Tackling Alcohol Misuse in NHS Hospitals Resource Pack

    Tackling Alcohol Misuse in NHS Hospitals

    Alcohol misuse places a considerable burden on the NHS and wider society. One in five adults in England drink above the Chief Medical Officer’s safe drinking guidance and 1.6 million people have alcohol dependence. Alcohol contributes to a wide range of mental and physical illness and causes significant social problems for individuals and their families. Deaths from alcoholic liver disease have increased 400% since 1970 and alcohol related hospital admissions have doubled in the eight years to 2014.

    A series of reports from government and the Royal Colleges, together with a suite of recent NICE guidelines, set out the evidence based approaches to tackling alcohol related harm. Alcohol brief interventions for hazardous and harmful drinkers in primary and secondary care and specialist treatment for people with alcohol dependence have a strong evidence base and are cost effective. While some progress has been made in implementing these approaches this is not yet having sufficient impact on reversing the rising disease burden from alcohol. Less than 10% of people with alcohol dependence access alcohol treatment services each year and implementation of brief interventions remains a long way short of what has been achieved with smoking cessation interventions in the NHS.

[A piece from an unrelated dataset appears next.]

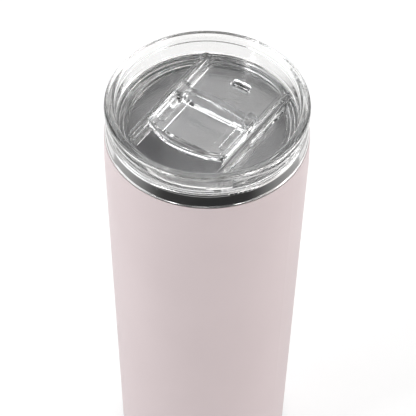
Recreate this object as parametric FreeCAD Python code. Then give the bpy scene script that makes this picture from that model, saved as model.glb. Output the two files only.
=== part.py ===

    The Health Innovation Network has worked with the CLAHRC to produce a resource pack to support commissioners and service providers to tackle the rising burden of alcohol related admissions. While hospitals are only one of several NHS settings in which wider implementation is needed, there is a particularly high concentration of people with complex alcohol related disease in hospitals, including people who have frequent alcohol related attendances. This places hospitals in a pivotal position to identify and help people with the highest level of unmet alcohol-related needs.